Chicha is defined by its instrumentation, traditionally guitar, organ, and hand percussion. “The guitar and the organs are very much 1960s instruments, so there’s great Western influence,” Conan explains. “Yet on the other hand, chicha shies away from the rock rhythm section, the drum set and electric bass, so it’s a very Latin, tropical sound.” He adds, “A lot of the hybrids that came out all over the world after the 1960s used the drum kit and electric bass of rock and roll. Chicha didn’t, and it doesn’t sound like a forced genre. The two elements—the Western and the Latin—came together in a very unselfconscious way, which is relatively rare.”
Conan became entranced with chicha, collecting cassette tapes from friends, fellow musicians, and the street vendors in Lima. “I just loved the music, and when I got back to New York, I told a couple of friends, ‘Hey, we should play these tunes. This would be fun to play.’”
Conan turned to Vincent Douglas for guitars (Douglas is Conan’s partner in the nightclub Barbes) and Joshua Camp of the rock band One Ring Zero for keyboards. Camp brought along an electrovox, itself a syncretic blend of two very different instruments. “An electrovox is a vox organ in the body of an accordion,” says Conan. “It comes from the late 1960s, when accordions were considered uncool and accordionists couldn’t get gigs. It didn’t really take off as an instrument, but it’s pretty neat.” Camp found the electrovox years ago, abandoned at a Horn & Hardart automat in New York City.
Bassist Nicholas Cudahy, formerly of Combustible Edison, and two percussionists, Greg Burrows and Timothy Quigley, rounded out the band. Although Chicha Libre has, on occasion, incorporated a drum set, the percussion is mostly hand-drums, congas, bongos, djembes, and the like, giving the music a lighter, more syncopated beat than is typical of Western rock.

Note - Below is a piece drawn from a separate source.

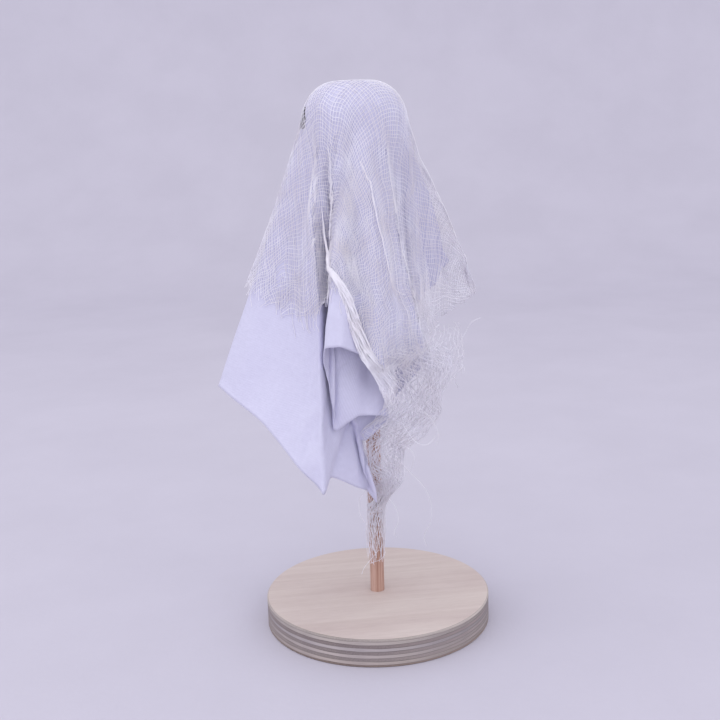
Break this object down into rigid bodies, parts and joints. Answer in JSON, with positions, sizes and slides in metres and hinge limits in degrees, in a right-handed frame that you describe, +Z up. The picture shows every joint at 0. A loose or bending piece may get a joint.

The band began playing together at Barbes and soon developed a following—hipsters, world music fans, and, interestingly, a substantial contingent of Peruvians. “At first I’m really nervous, because it’s their culture,” says Conan. “But they all really enjoy this. In some cases, they know the music really well. In other cases, they have not really been listening to it, but they’ve heard about it. It’s something they grew up with.”
In a live setting, Conan says, Chicha Libre’s music stretches out, indulging in longer, more freeform improvisations. “This kind of music lends itself to improvisation… and also to dancing,” he says. “So if people dance, you’ve got to keep playing longer. It’s more of a party element to the live shows than there is on the record.”
One of Chicha’s defining characteristics is syncretism, the willingness to toss every kind of musical inspiration into a blender and have it come out as distinctively chicha. So when the band set out to make a demo, it was only natural that their material would be diverse: Sonido Amazonico!, Chicha Libre’s first recording includes covers of the 1970s synth-pop hit “Popcorn” (here “Popcorn Andino”) and a composition by French composer Maurice Ravel alongside a 1960s chicha song by the Peruvian band Buonachito. (The Barbes label run by Conan and Douglas also put out a compilation of these original chicha songs, The Roots of Chicha, in late 2007.)
“Pretty much any kind of music can go into chicha,” says Conan. “That’s one of the reasons I love the genre so much. People can go into chicha with their own surroundings. If you’re hearing a French classical number, and you think ‘Oh, that’s a good idea,’ the Ravel one, that can be chicha. Or if you hear ‘Popcorn,’ that could work, too.”
Chicha Libre was working on its first official release when we spoke last fall, hoping to record six to seven new songs, plus new versions of some of the cuts from the demo CD. For now, if you want to catch the trippy, surf-y psychedelic sounds of this combo, you’ll have to make the trek to Barbes—but Conan says that they expect to tour in the spring.